Because wages paid to workers in India represent such a small percentage of total costs for companies that operate there, a 15% increase in salaries results in no more than a 2% rise in prices charged for IT services…

This is an example of the Pareto principle — and good reason for the U.S. IT talent pool to focus on building new skills. For starters, I recommend Dan Pink’s latest book A Whole New Mind to all the techies I meet.

June 24, 2006

Keep the Architecture Dumb

Filed under: technology and communication at 5:44 pm (3 comments)

A couple of New Yorkers weighed in yesterday on Net Neutrality, each with a different delivery.

Amanda Congdon hosts a daily videoblog on Rocketboom, and made NN yesterday’s topic du jour. In typical Rocketboom style, Amanda conveys her message in a manner both entertaining and informative.

VC Fred Wilson used his blog to post his views. His money quote:

[O]ur current network architecture is “dumb”. It doesn’t care what application runs on top of it. And if we change that simple fact, the Internet in our country will cease to be a viable platform for innovation. The action will move to Estonia, India, China, Israel, Korea, or wherever else they understand the power of a dumb network.

I vote for dumb.

Update:
Doc Searls offers some recent scoop on S.2686, including this Jamie Lewis quote:

We need to incent the world we want rather than regulate the world we fear.

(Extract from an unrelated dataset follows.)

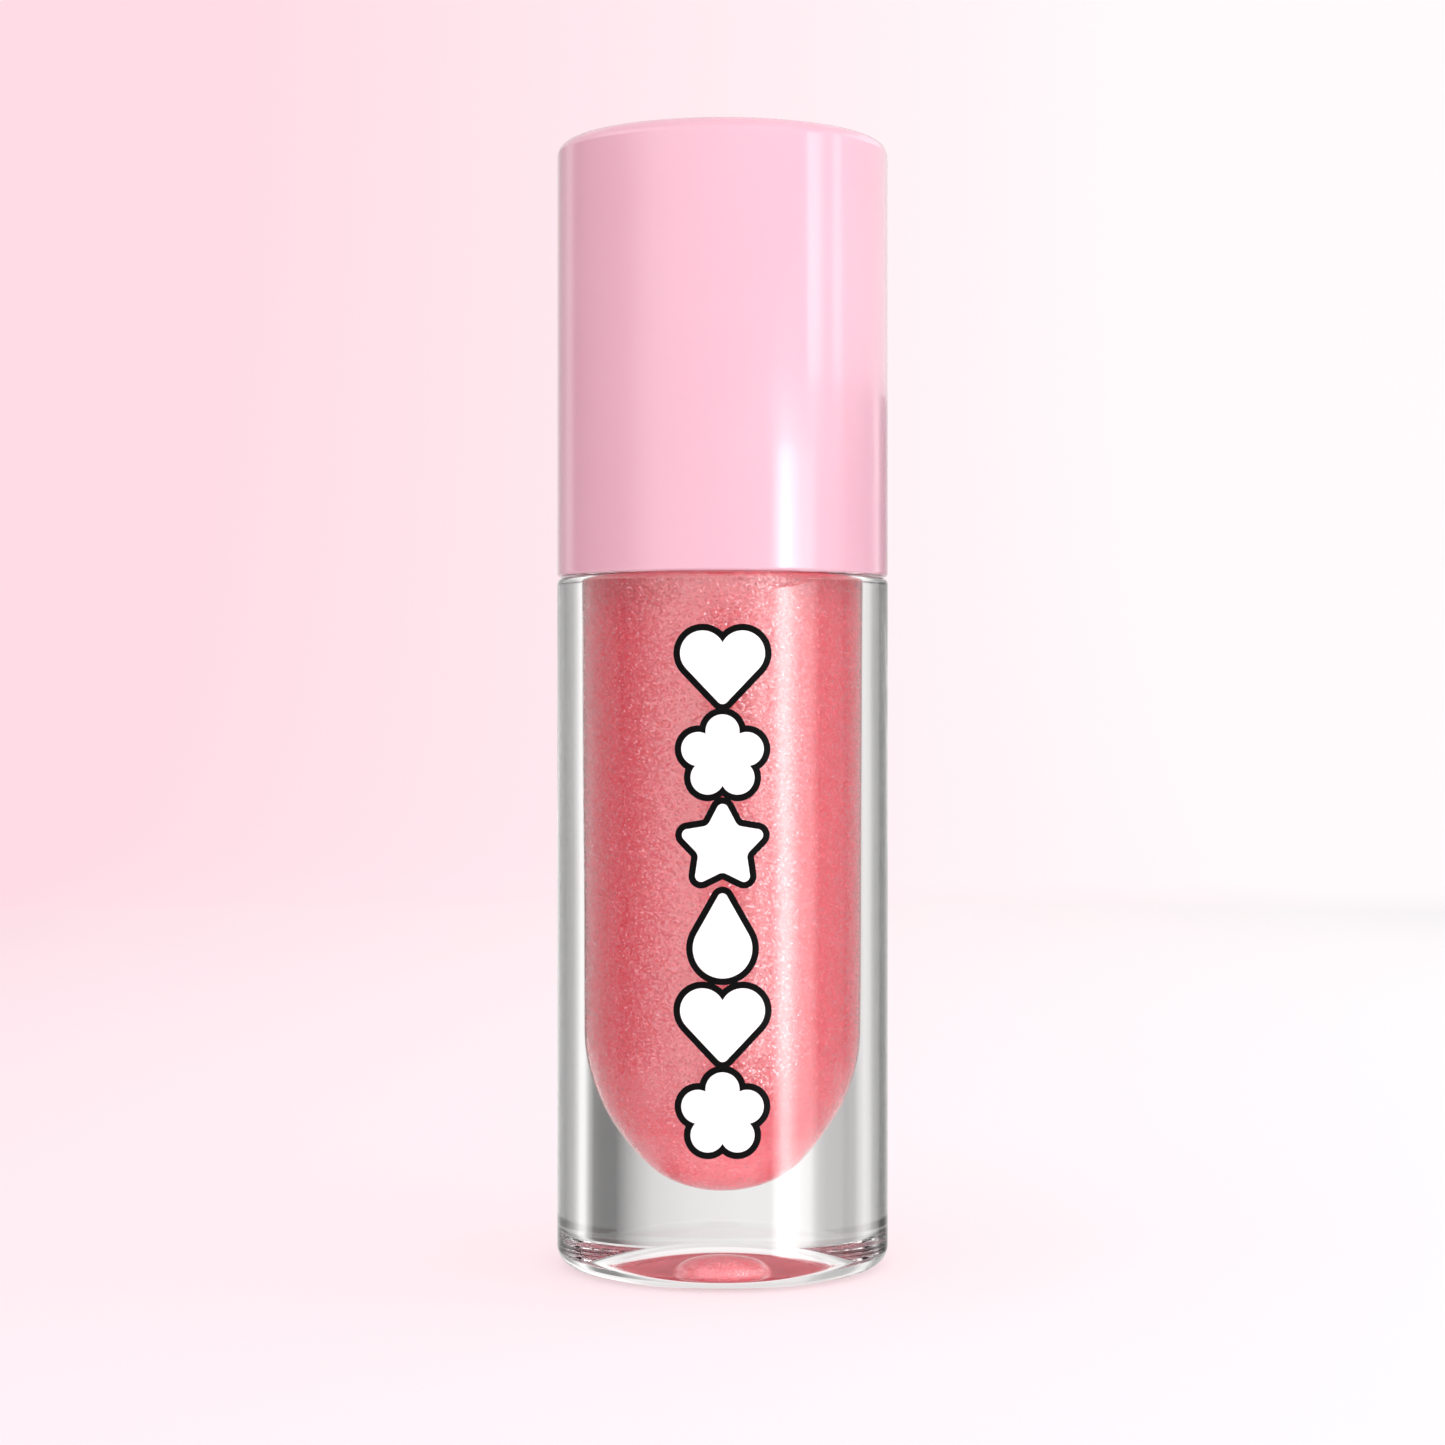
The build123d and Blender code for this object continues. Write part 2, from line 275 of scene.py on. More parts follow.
def noise(nodes, links, scale, detail=2.0, roughness=0.5, stretch=(1, 1, 1)):
    """A noise texture in object space, scale in cells per metre."""
    texture = nodes.new("ShaderNodeTexNoise")
    texture.inputs["Scale"].default_value = scale
    texture.inputs["Detail"].default_value = detail
    texture.inputs["Roughness"].default_value = roughness
    mapping = nodes.new("ShaderNodeMapping")
    mapping.inputs["Scale"].default_value = stretch
    links.new(object_coordinates(nodes), mapping.inputs["Vector"])
    links.new(mapping.outputs["Vector"], texture.inputs["Vector"])
    return texture.outputs["Fac"]


def cells(nodes, links, scale):
    """A Voronoi texture in object space, scale in cells per metre. Returns its outputs."""
    texture = nodes.new("ShaderNodeTexVoronoi")
    texture.inputs["Scale"].default_value = scale
    links.new(object_coordinates(nodes), texture.inputs["Vector"])
    return texture.outputs


def ramp(nodes, links, factor, stops):
    """A colour ramp over stops of (place, colour)."""
    node = nodes.new("ShaderNodeValToRGB")
    while len(node.color_ramp.elements) < len(stops):
        node.color_ramp.elements.new(0.5)
    for element, (spot, colour) in zip(node.color_ramp.elements, stops):
        element.position = spot
        element.color = colour
    links.new(factor, node.inputs["Fac"])
    return node.outputs["Color"]


def spread(nodes, links, factor, low, high, start=0.0, end=1.0):
    """A number from low to high as factor goes from start to end."""
    node = nodes.new("ShaderNodeMapRange")
    node.inputs["From Min"].default_value = start
    node.inputs["From Max"].default_value = end
    node.inputs["To Min"].default_value = low
    node.inputs["To Max"].default_value = high
    links.new(factor, node.inputs["Value"])
    return node.outputs["Result"]


def blend_colours(nodes, links, factor, first, second):
    """first where factor is 0, second where it is 1. Each is a colour or a socket."""
    node = nodes.new("ShaderNodeMix")
    node.data_type = "RGBA"
    links.new(factor, node.inputs["Factor"])
    for value, socket in ((first, node.inputs["A"]), (second, node.inputs["B"])):
        if isinstance(value, tuple):
            socket.default_value = value
        else:
            links.new(value, socket)
    return node.outputs["Result"]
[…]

Seems like good advice for legislators and business leaders alike.

June 22, 2006

If YKSIW, then do RIGHT

Filed under: creativity and technology and strategy at 9:05 am (no comments)

Sig has posted a beauty: YKSIW. I think he’s invented a new acronym as well.

As his post suggests, Sig’s mission goes beyond merely selling software which automates the way we do certain tasks. He wants to change the way business is done, for the betterment of all.

As Hugh has said, “Business is change; there is nothing else.” Given a flat world, Friedman’s miscalculation, and rampant job dissatisfaction (among other things too numerous to mention here), a continuous pursuit of change in business has never been more important.